■ **Task input**:
··········

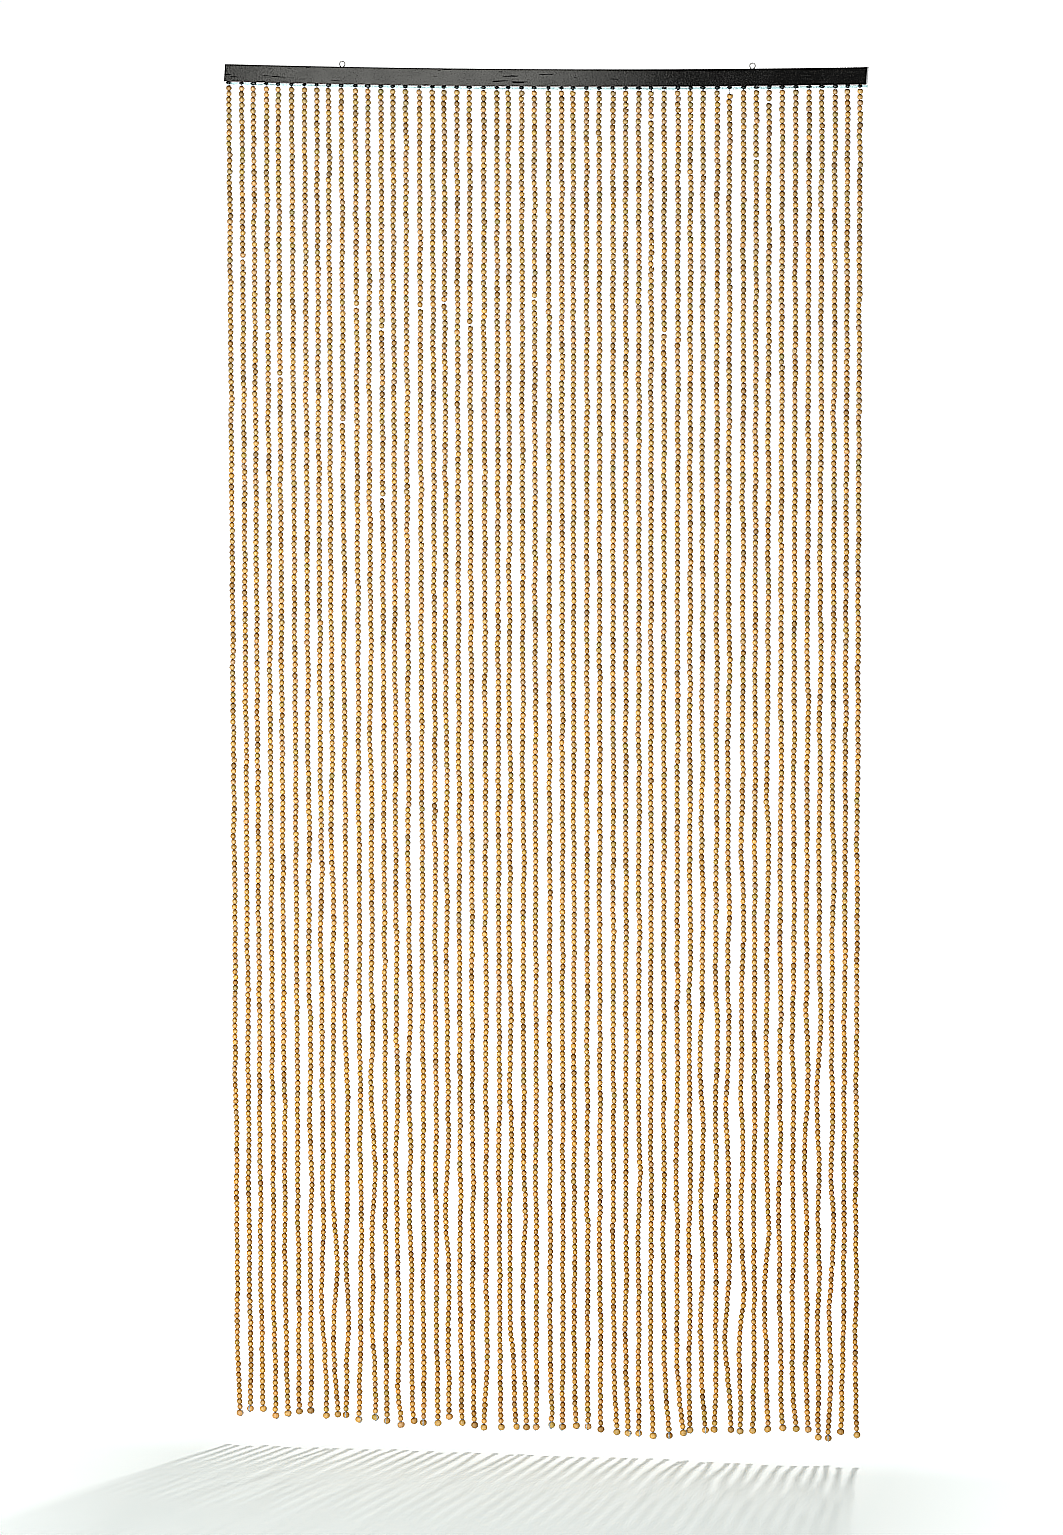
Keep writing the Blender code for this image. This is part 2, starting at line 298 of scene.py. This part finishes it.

··········

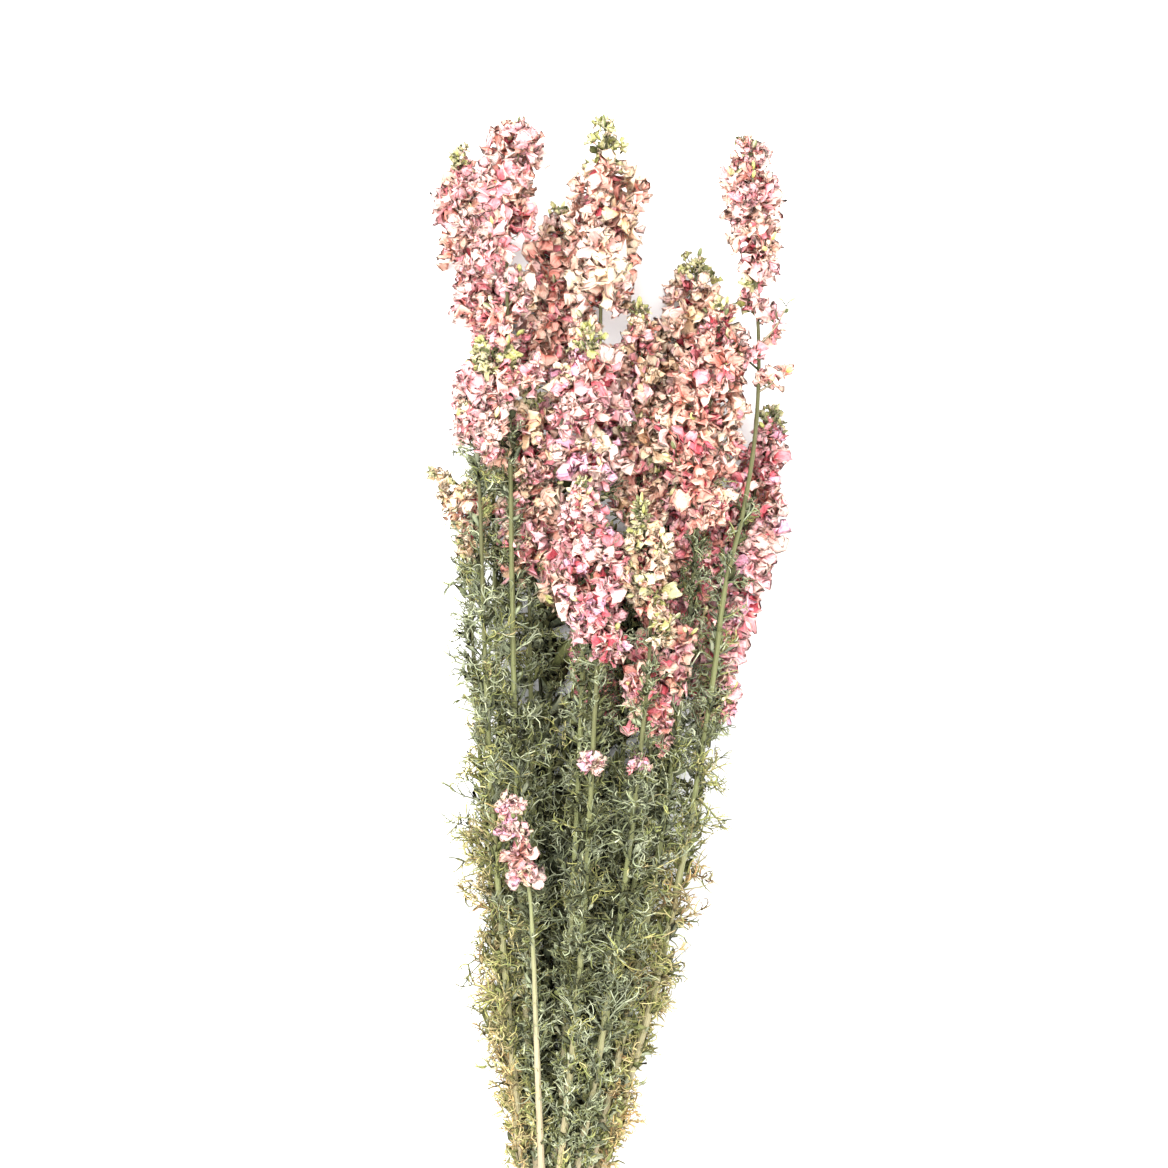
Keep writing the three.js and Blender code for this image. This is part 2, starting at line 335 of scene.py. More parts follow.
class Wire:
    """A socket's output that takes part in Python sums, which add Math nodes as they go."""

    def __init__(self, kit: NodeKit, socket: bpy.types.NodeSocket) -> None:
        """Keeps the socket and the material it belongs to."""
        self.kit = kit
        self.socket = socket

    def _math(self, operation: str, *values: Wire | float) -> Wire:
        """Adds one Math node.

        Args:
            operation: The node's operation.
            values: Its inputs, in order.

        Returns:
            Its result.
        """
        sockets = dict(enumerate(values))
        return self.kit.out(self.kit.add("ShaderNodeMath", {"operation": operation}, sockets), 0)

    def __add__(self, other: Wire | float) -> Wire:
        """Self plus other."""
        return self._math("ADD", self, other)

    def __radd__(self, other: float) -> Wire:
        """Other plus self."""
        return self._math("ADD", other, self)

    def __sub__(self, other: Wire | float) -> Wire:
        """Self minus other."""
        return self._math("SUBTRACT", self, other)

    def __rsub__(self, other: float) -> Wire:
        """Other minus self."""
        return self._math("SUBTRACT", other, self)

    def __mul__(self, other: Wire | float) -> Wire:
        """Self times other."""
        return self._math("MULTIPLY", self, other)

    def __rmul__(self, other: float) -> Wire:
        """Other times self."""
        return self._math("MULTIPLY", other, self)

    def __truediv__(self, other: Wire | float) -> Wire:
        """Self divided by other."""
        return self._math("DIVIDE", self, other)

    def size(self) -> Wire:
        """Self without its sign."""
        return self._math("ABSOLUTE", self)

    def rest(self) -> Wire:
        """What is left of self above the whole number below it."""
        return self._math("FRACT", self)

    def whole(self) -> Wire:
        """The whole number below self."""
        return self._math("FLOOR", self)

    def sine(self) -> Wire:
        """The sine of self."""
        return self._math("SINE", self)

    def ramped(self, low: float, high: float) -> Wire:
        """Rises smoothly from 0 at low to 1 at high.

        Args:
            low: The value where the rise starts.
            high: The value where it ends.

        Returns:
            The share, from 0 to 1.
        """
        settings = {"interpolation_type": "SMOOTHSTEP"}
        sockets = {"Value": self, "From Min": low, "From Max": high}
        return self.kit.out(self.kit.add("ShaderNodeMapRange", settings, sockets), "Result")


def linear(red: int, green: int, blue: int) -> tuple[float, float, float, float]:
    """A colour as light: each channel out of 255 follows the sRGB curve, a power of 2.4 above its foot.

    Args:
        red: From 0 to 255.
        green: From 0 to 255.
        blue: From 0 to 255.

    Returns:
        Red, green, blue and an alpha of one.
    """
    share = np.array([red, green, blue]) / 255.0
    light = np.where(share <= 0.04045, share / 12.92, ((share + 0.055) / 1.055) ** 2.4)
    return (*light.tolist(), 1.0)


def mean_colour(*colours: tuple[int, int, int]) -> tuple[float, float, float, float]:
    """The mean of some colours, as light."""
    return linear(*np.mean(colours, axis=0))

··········

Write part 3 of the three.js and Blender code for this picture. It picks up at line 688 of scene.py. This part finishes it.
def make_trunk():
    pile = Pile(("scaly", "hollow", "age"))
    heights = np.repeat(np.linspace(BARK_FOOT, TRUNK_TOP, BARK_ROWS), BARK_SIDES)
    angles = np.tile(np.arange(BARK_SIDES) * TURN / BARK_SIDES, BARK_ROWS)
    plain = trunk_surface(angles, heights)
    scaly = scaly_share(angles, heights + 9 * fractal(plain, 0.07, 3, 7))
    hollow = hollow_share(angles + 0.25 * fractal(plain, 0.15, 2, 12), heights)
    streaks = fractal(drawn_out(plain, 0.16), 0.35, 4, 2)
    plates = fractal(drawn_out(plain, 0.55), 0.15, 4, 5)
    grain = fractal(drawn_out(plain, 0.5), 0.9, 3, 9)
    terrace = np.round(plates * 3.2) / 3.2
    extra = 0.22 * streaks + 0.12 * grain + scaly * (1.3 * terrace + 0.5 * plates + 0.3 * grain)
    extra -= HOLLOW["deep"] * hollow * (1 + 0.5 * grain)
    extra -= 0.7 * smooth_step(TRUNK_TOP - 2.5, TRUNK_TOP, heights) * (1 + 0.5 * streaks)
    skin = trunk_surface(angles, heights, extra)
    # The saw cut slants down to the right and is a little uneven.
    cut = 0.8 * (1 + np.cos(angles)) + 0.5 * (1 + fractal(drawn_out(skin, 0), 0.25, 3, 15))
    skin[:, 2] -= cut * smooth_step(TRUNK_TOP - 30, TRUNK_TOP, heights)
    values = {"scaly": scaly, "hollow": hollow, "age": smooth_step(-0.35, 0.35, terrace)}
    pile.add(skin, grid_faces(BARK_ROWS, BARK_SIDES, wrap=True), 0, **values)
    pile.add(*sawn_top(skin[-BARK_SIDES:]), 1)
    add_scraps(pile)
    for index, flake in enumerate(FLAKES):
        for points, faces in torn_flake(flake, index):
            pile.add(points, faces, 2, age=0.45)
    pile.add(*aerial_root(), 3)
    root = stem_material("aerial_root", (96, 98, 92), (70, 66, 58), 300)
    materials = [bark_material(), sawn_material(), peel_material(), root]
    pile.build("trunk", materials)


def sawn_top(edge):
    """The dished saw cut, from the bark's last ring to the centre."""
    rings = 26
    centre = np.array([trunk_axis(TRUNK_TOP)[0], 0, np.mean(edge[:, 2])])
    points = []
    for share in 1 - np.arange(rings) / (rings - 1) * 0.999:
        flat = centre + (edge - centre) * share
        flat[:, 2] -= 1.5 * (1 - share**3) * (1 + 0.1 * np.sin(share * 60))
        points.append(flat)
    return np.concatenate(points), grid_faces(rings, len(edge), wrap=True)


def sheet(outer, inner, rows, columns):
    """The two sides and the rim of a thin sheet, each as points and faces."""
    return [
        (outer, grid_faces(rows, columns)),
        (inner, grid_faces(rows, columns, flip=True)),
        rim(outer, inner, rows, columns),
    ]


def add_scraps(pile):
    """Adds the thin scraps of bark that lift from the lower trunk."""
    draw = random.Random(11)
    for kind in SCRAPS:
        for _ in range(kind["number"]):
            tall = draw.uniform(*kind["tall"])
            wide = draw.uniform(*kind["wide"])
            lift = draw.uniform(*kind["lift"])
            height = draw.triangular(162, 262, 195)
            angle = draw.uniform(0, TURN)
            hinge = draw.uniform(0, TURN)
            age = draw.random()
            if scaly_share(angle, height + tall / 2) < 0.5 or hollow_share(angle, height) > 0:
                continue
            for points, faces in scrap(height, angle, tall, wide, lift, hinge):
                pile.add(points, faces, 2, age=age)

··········

■ **The exercise**:
Exactly and exclusively, reproduce the lines that start at the line containing "Keep writing the three.js" and end at the line containing "socket's output that", inclusive of both.

■ **Full response**:
Keep writing the three.js and Blender code for this image. This is part 2, starting at line 335 of scene.py. More parts follow.
class Wire:
    """A socket's output that takes part in Python sums, which add Math nodes as they go."""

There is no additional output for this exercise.